Earlier in the day, I tangoed with switched computers, broken copiers, having to train others as my own work load increased. I did yoga alone. Meditation broken again and again by thoughts of what else was to come that afternoon.

I made myself stay. Past the thoughts of future, back to now until all was distilled to one thought: Be light.

I kept it in mind in the afternoon, but was not aware of its possibility until I saw her sitting across from me, being so familiar, being light. Holding me in her heart for an hour.

01 May 2006

The moon was hanging from the star El Nath.

A pendant: a tiny diamond, and a marvelous opal.

The crescent of the opal reflecting the sun, the dark reflecting the light from earth, which is also sun’s light tinted blue. Reflection of reflection.

Last night, I carried binoculars and could see the left horn of the moon broken into beads of light, black white black white, and the right side had wispy whiskers. The border of the crescent showing the topography, the craters on the moon’s surface.

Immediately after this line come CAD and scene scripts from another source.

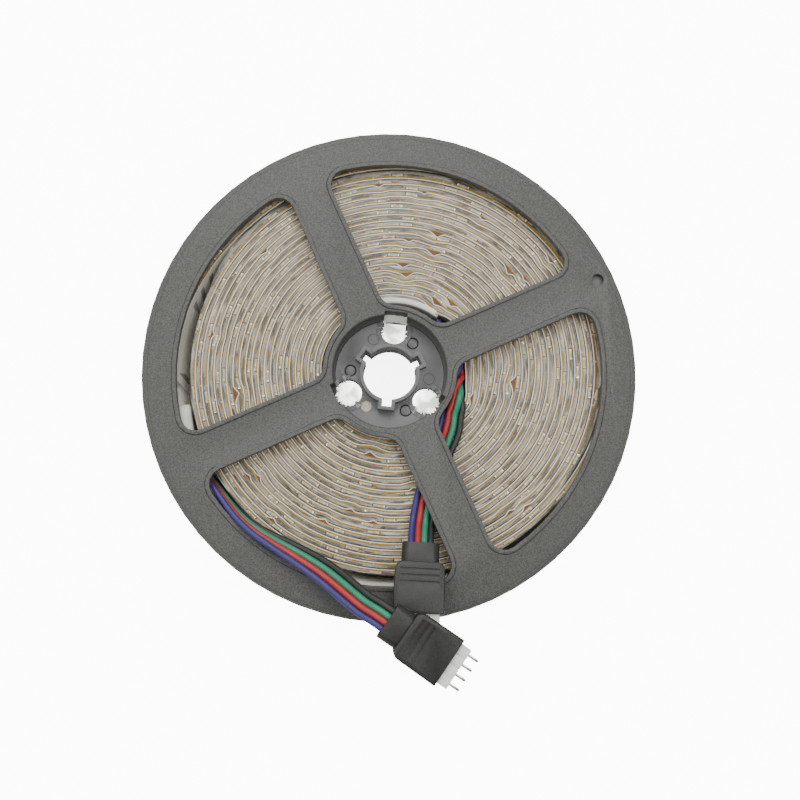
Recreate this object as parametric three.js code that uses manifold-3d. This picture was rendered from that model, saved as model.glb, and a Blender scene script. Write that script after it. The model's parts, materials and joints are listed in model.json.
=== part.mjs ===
// A reel of LED strip: a moulded spool of two like halves, the strip wound on it, and its two four-wire leads.
// Millimetres, +Z up. The reel lies on its rear face, with its axis on Z and its spokes along X and Y.
import * as THREE from "three";
import { mergeVertices } from "three/addons/utils/BufferGeometryUtils.js";
import Module from "manifold-3d";

const wasm = await Module();
wasm.setup();

// Clearances
const seatGap = 0.3; // between pieces that rest on or sit in each other
const overcut = 1; // how far a cutting solid runs past the face it cuts
const fullTurn = 360; // degrees

// Spool
const spoolRadius = 60;
const spoolWidth = 16.2; // over the raised beads of both flanges
const beadHeight = 0.3;
const beadWidth = 1.0;
const flangeThickness = 1.6;
const rimStepWidth = 0.8;
const rimStepDepth = 0.25;
const roundSteps = 64;

// Flange windows, one in each quarter between the spokes
const spokeWidth = 10.5;
const windowInnerRadius = 16.3;
const windowOuterRadius = 51.7;
const windowOuterCorner = 3.8;
const windowInnerCorner = 4;
const rimHoleRadius = 1.5;
const rimHoleFromAxis = 56;

// Hub of each half
const recessRadius = 13.84;
const recessDraft = 0.3; // how much narrower the recess is at its floor
const recessEdge = 0.3; // chamfer round its mouth
const drumRadius = 15.2;
const webThickness = 1.1;
const arbourRadius = 6.5;
const collarWall = 0.9;
const collarHeight = 2.6;
const keySlotWidth = 2.3;
const keySlotEnd = 8.2;
const latchHoleRadius = 3.35;
const latchHoleFromAxis = 11.2;
const latchNotchWidth = 5.6;
const latchNotchEnd = 14.7;
const pegRadius = 1.2;
const pegFromAxis = 9.8;
const pegShortfall = 0.1; // how far a peg's tip stays below the other half's floor
const lostPegTurn = 210; // the front half's peg that is broken out

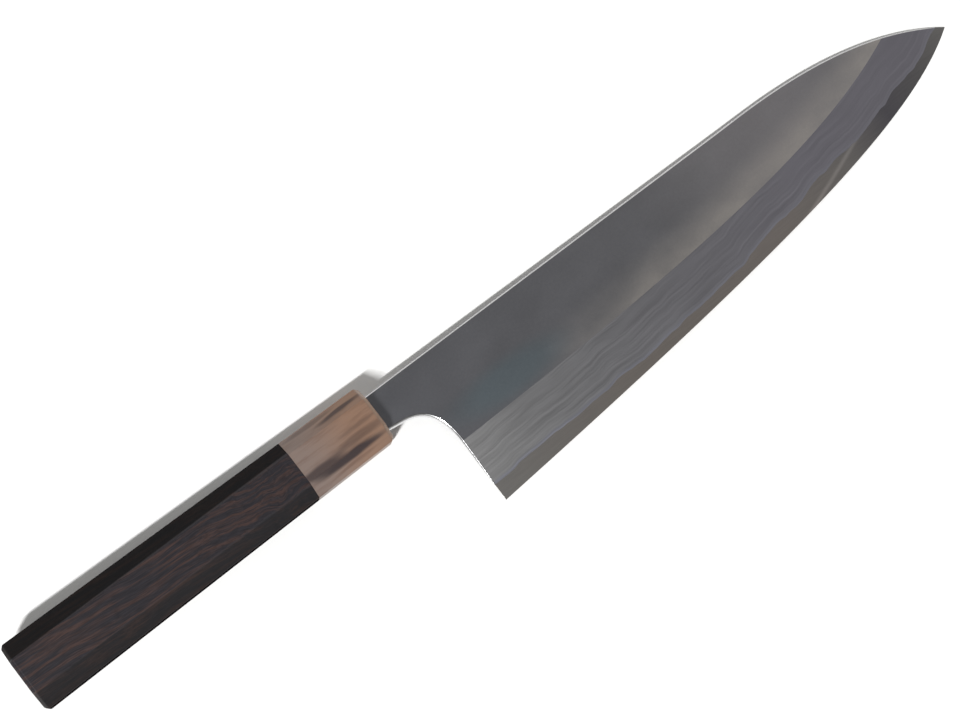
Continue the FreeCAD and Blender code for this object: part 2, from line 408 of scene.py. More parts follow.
class BladePlan:
    """The blade's outline cut into small triangles along every line that shows on its faces."""

    grid = 1.7
    clear = 0.45

    def __init__(self, shape: BladeShape, rim: RimSizes) -> None:
        """Cuts the plan and works out what the heights need."""
        self.shape = shape
        self.rim = rim
        self.outline, self.rim_width = self._outline()
        step = np.roll(self.outline, -1, 0) - self.outline
        step /= np.linalg.norm(step, axis=1)[:, None]
        out = np.stack([step[:, 1], -step[:, 0]], 1)
        both = out + np.roll(out, 1, 0)
        self.outward = both / np.linalg.norm(both, axis=1)[:, None]
        self.points, self.triangles = self._cut()
        self.depth, self.width, self.away = self._to_outline(self.points)
        self.band = self._bands(self.points[self.triangles].mean(1))

    def _outline(self) -> tuple[Array, Array]:
        """Closed outline, counter-clockwise, and the width of the rounding at each point."""
        shape, rim = self.shape, self.rim
        choil, edge, spine = shape.choil, shape.edge, shape.spine
        root, end = shape.tang_root[0] / 2, shape.tang_end[0] / 2
        shoulder, tail = shape.shoulder_x, shape.tang_end_x
        low, top = -shape.neck_under, shape.spine_height

        def straight(a: Any, b: Any, wide_a: float, wide_b: float, count: int
                     ) -> tuple[Array, Array]:
            """A straight stretch."""
            share = np.linspace(0.0, 1.0, count + 1)
            return (np.outer(1 - share, a) + np.outer(share, b),
                    wide_a * (1 - share) + wide_b * share)

        def bent(curve: Array, share: Array, places: Any, widths: Any) -> tuple[Array, Array]:
            """A stretch of a curve, with widths given at some places on it."""
            return bezier(curve, share), np.interp(share, places, widths)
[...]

All this to the rhythms of a frog--a species with a whirrrr voice--and so many chuck-wills-widows, singing for mates. In a couple of weeks they’ll be silent, busy with nesting and more careful not to give away their locations.

Last night though, they wanted to be heard.

In the time of my walk, the moon had moved east relative to the star, breaking the pendant. Nothing stays still. I suppose though the moon will be visiting El Nath again in about a month.

Much as I like the city, it is good to be home.